[START OF COLLECTED MATERIAL]
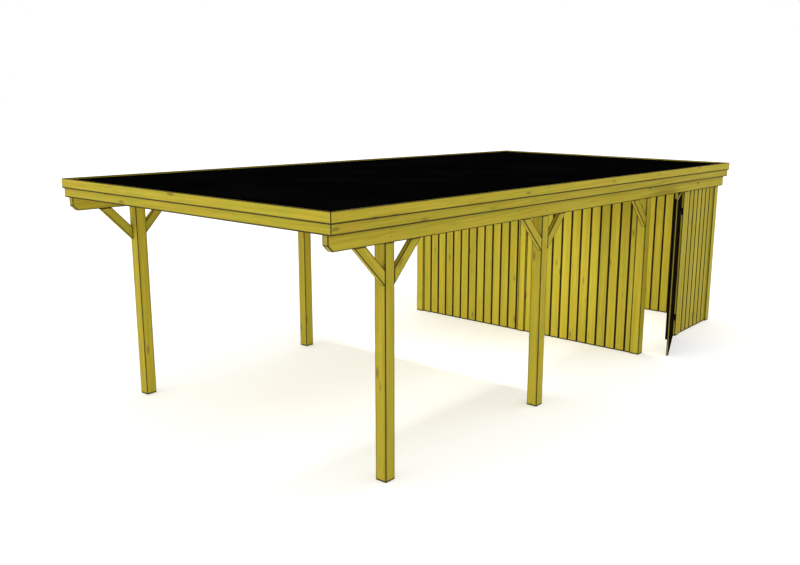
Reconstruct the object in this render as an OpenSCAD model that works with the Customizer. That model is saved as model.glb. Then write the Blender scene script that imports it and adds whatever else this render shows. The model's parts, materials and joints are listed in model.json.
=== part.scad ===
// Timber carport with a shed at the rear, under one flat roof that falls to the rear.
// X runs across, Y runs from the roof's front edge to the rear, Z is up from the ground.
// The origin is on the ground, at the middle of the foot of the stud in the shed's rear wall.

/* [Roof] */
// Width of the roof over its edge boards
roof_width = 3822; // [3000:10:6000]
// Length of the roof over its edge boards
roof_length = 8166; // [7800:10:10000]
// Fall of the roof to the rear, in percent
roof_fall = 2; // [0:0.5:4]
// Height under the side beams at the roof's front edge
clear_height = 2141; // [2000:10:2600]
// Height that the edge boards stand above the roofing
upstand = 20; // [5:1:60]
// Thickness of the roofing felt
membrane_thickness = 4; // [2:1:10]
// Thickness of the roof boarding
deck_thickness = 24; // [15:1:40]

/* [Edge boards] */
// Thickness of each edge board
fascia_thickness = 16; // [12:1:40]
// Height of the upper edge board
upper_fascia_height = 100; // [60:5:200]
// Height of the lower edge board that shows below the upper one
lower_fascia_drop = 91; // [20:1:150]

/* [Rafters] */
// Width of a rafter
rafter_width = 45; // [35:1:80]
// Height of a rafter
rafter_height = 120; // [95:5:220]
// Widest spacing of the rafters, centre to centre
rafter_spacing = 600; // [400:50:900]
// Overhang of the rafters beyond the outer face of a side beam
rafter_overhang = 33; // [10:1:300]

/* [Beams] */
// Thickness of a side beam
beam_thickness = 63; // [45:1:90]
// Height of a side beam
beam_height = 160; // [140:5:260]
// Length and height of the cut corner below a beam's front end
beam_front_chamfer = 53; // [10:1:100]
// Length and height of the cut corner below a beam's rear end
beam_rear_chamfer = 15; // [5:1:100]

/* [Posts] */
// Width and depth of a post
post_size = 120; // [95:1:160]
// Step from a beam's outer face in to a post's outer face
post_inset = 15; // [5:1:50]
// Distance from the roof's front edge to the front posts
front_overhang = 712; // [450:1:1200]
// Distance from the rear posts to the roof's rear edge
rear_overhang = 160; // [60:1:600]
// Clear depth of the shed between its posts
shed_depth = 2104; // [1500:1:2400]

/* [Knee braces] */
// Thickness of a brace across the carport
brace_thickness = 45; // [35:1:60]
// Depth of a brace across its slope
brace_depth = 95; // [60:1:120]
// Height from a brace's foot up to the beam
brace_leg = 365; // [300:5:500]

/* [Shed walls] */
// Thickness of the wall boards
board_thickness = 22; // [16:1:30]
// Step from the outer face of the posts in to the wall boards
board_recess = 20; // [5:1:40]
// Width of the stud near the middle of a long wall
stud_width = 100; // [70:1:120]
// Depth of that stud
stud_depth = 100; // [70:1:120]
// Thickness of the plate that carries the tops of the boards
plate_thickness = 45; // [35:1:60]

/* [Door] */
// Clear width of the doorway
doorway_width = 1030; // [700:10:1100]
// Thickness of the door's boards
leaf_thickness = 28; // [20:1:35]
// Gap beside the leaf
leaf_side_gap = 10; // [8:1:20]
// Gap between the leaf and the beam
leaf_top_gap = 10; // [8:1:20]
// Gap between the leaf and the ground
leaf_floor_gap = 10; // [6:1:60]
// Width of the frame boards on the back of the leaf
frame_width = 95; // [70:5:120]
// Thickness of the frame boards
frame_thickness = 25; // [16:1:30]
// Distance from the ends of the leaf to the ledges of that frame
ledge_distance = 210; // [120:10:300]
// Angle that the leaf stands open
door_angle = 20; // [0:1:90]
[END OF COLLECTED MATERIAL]
### PROBLEM DESCRIPTION
All the data must be duplicated exactly, with nothing added or removed.

### TASK SOLUTION
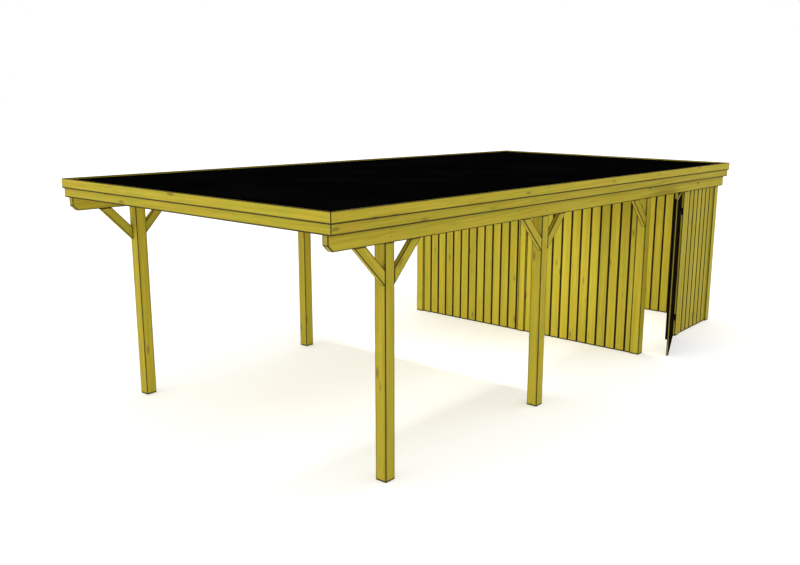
Reconstruct the object in this render as an OpenSCAD model that works with the Customizer. That model is saved as model.glb. Then write the Blender scene script that imports it and adds whatever else this render shows. The model's parts, materials and joints are listed in model.json.
=== part.scad ===
// Timber carport with a shed at the rear, under one flat roof that falls to the rear.
// X runs across, Y runs from the roof's front edge to the rear, Z is up from the ground.
// The origin is on the ground, at the middle of the foot of the stud in the shed's rear wall.

/* [Roof] */
// Width of the roof over its edge boards
roof_width = 3822; // [3000:10:6000]
// Length of the roof over its edge boards
roof_length = 8166; // [7800:10:10000]
// Fall of the roof to the rear, in percent
roof_fall = 2; // [0:0.5:4]
// Height under the side beams at the roof's front edge
clear_height = 2141; // [2000:10:2600]
// Height that the edge boards stand above the roofing
upstand = 20; // [5:1:60]
// Thickness of the roofing felt
membrane_thickness = 4; // [2:1:10]
// Thickness of the roof boarding
deck_thickness = 24; // [15:1:40]

/* [Edge boards] */
// Thickness of each edge board
fascia_thickness = 16; // [12:1:40]
// Height of the upper edge board
upper_fascia_height = 100; // [60:5:200]
// Height of the lower edge board that shows below the upper one
lower_fascia_drop = 91; // [20:1:150]

/* [Rafters] */
// Width of a rafter
rafter_width = 45; // [35:1:80]
// Height of a rafter
rafter_height = 120; // [95:5:220]
// Widest spacing of the rafters, centre to centre
rafter_spacing = 600; // [400:50:900]
// Overhang of the rafters beyond the outer face of a side beam
rafter_overhang = 33; // [10:1:300]

/* [Beams] */
// Thickness of a side beam
beam_thickness = 63; // [45:1:90]
// Height of a side beam
beam_height = 160; // [140:5:260]
// Length and height of the cut corner below a beam's front end
beam_front_chamfer = 53; // [10:1:100]
// Length and height of the cut corner below a beam's rear end
beam_rear_chamfer = 15; // [5:1:100]

/* [Posts] */
// Width and depth of a post
post_size = 120; // [95:1:160]
// Step from a beam's outer face in to a post's outer face
post_inset = 15; // [5:1:50]
// Distance from the roof's front edge to the front posts
front_overhang = 712; // [450:1:1200]
// Distance from the rear posts to the roof's rear edge
rear_overhang = 160; // [60:1:600]
// Clear depth of the shed between its posts
shed_depth = 2104; // [1500:1:2400]

/* [Knee braces] */
// Thickness of a brace across the carport
brace_thickness = 45; // [35:1:60]
// Depth of a brace across its slope
brace_depth = 95; // [60:1:120]
// Height from a brace's foot up to the beam
brace_leg = 365; // [300:5:500]

/* [Shed walls] */
// Thickness of the wall boards
board_thickness = 22; // [16:1:30]
// Step from the outer face of the posts in to the wall boards
board_recess = 20; // [5:1:40]
// Width of the stud near the middle of a long wall
stud_width = 100; // [70:1:120]
// Depth of that stud
stud_depth = 100; // [70:1:120]
// Thickness of the plate that carries the tops of the boards
plate_thickness = 45; // [35:1:60]

/* [Door] */
// Clear width of the doorway
doorway_width = 1030; // [700:10:1100]
// Thickness of the door's boards
leaf_thickness = 28; // [20:1:35]
// Gap beside the leaf
leaf_side_gap = 10; // [8:1:20]
// Gap between the leaf and the beam
leaf_top_gap = 10; // [8:1:20]
// Gap between the leaf and the ground
leaf_floor_gap = 10; // [6:1:60]
// Width of the frame boards on the back of the leaf
frame_width = 95; // [70:5:120]
// Thickness of the frame boards
frame_thickness = 25; // [16:1:30]
// Distance from the ends of the leaf to the ledges of that frame
ledge_distance = 210; // [120:10:300]
// Angle that the leaf stands open
door_angle = 20; // [0:1:90]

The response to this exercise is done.